As the protagonist in the film “Dersu Uzala” says:
People, good people.
A couple that does not have the need to sell themselves, so they don´t exagerate or lie when telling stories that happened to them during the trip.
We travelled together for more than two weeks. Sharing every day giving us the chance to learn interesting things, and I took good note of a few interesting things to apply to my the journey.
Thank you friends for sharing.
After crossing the sierra, I went through colonial cities like Durango, Zacatecas, Guanajuato, San miguel de Allende. Really beautifull colonial buildings and constructions, where Mexicans gave me the hospitality of this nation and especially their good vibes.

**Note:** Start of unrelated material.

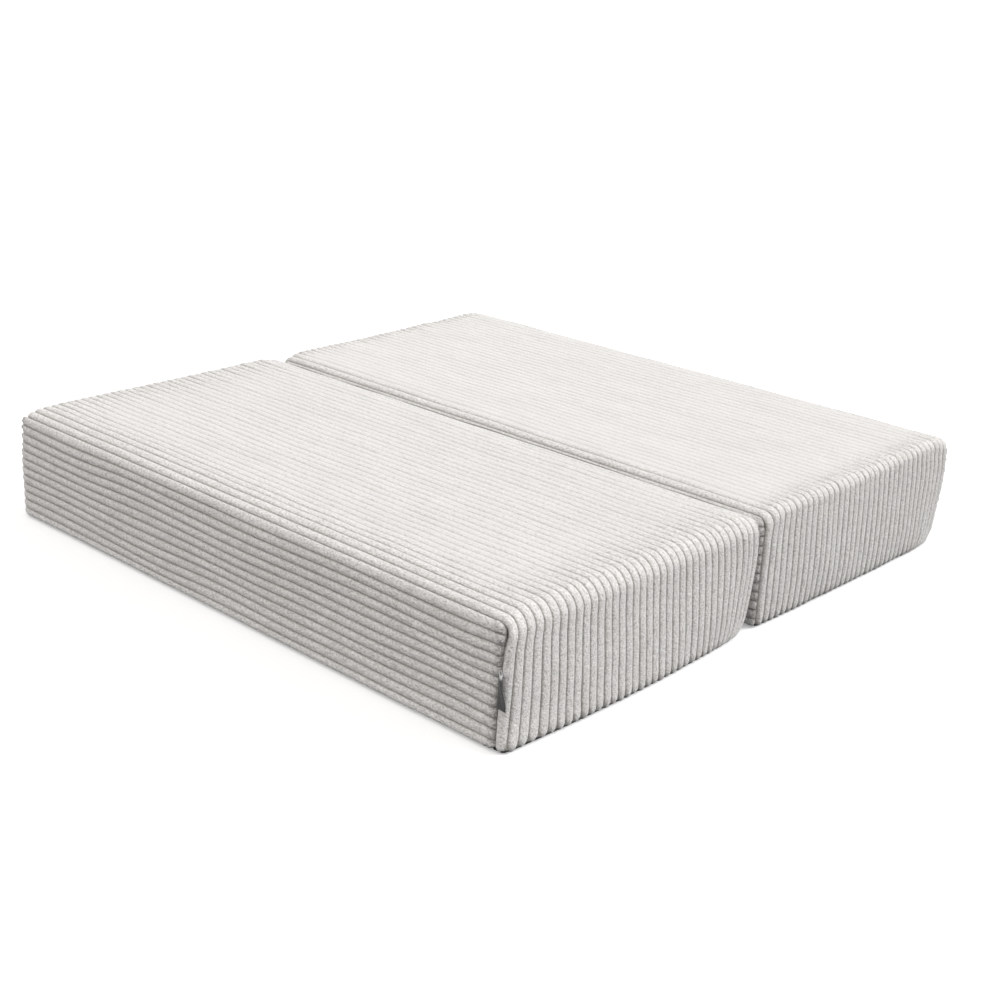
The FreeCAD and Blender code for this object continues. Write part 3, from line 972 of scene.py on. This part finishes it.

Long ago I had climbing the Citlaltépetl volcano in mind, renamed by the Spaniards as Orizaba with a peak of 5.636 meters high. Being the highest of North America, it was the perfect plan for Christmas.
Without any adaptation I decided to climb it all at once. Finally I took out my climbing boots that i carry for occasions like this of the panniers. I went up cycling to the refuge of the north face at 4200 metres. What an agony, the last hour I suffered more than i had planned to, and once I got there I devoted myself to hydrating and eating. It is said that height removese hunger, but to be honest, in my case i think that it made me even hungrier. I wolfed down a good pot of 400 grs of pasta. And after that i went to bed.
I set off at 1:15 a.m., alone, but with a large Moon that accompanied me the whole climb. Listening to the people and since i was not used to it, I calculated it was going to take me around 6 hours to climb to the top. However, I felt great all the way so amazingly I was on the top by 4:45. It was a fairly strong wind blowing and the wind chill was – 12. I decided to wait almost two hours to watch the Sunrise, and I have to confess that even though I was jumping, screaming, and shivering in order to keep warm, I had never been so cold in all my life.
After all that, watching the Sun rise on the horizon is something that I’m not going to try to describe. I again, felt so fortunate to be alive and to be doing what I really enjoy and fullfills me.